ISRAEL & THE MIDDLE EAST RECKONING
Israel: What Went Wrong? — Omer Bartov (FSG/Random House, Apr 23, 2026) Bartov is one of the world’s leading historians of the Holocaust and genocide. The question he asks here — how did a state founded after the Holocaust come to embrace ethnonationalism and face credible war crimes allegations — is one you can’t dodge if you want to understand this conflict. Not comfortable. Necessary.
ECONOMIC DISORDER AS GEOPOLITICS
The Doom Loop: Why the World Economic Order Is Spiraling into Disorder — Eswar S. Prasad (Hurst Publishers, Feb 5, 2026) Prasad has been tracking global financial architecture at the IMF and Cornell for two decades. His argument: globalization didn’t just create winners and losers — it built the conditions for systemic instability, currency weaponization, and political backlash across continents. Trade wars aren’t trade policy anymore. They’re statecraft.

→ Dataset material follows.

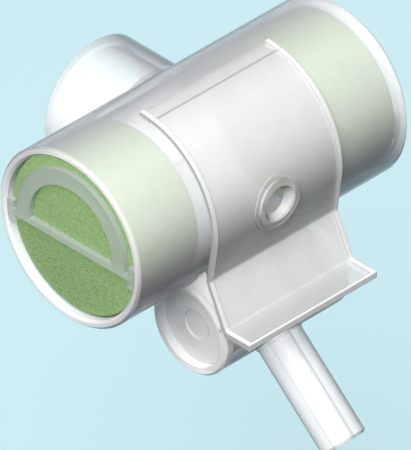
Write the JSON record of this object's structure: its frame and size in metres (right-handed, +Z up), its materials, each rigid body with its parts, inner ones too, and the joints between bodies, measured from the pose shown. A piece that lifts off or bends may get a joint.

The Information State: Politics in the Age of Total Control — Jacob Siegel (Henry Holt, Mar 24, 2026) Siegel argues that the fight against “disinformation” has itself become a control architecture — a fusion of tech platforms and state power that goes back to the post-9/11 “war on terror” playbook. Read this alongside Prasad and you’ll see the same pattern: infrastructure being weaponized faster than democratic institutions can adapt.
THE BROADER MAP
How Africa Works: Success and Failure on the World’s Last Developmental Frontier — Joe Studwell (Grove Press, Feb 17, 2026) Studwell’s How Asia Works was quietly one of the best development economics books of the last decade because he actually went to the factories and talked to the policymakers. He does the same thing for Africa. Most Western analysis of Africa is either poverty porn or growth-boosting cheerleading. This is neither.
To Dare Mighty Things: U.S. Defense Strategy Since the Revolution — Michael E. O’Hanlon (Yale University Press, Jan 13, 2026). O’Hanlon is a senior fellow at Brookings. This is 250 years of American defense strategy — not as celebration, but as analysis. If you want to understand why the US behaves the way it does when power shifts, you need this context.
Bonfire of the Murdochs: How the Epic Fight to Control the Last Great Media Dynasty Broke a Family—and the World — Gabriel Sherman (Simon & Schuster, Feb 3, 2026) Not strictly geopolitics, but media infrastructure shapes geopolitics more than most analysts want to admit. Sherman tracks the Murdoch succession battle and its downstream effects on democratic institutions across three continents. If you think media ownership doesn’t matter for foreign policy, you haven’t been paying attention.
Data Empire: A Human History of Records and Rule — Roopika Risam (Harper, Jul 14, 2026) Data has been the key lever of political control for 11,000 years, and Risam traces the full arc from ancient record-keeping to modern surveillance states. This is the deep-history companion to Siegel’s book — different timescale, same uncomfortable conclusion.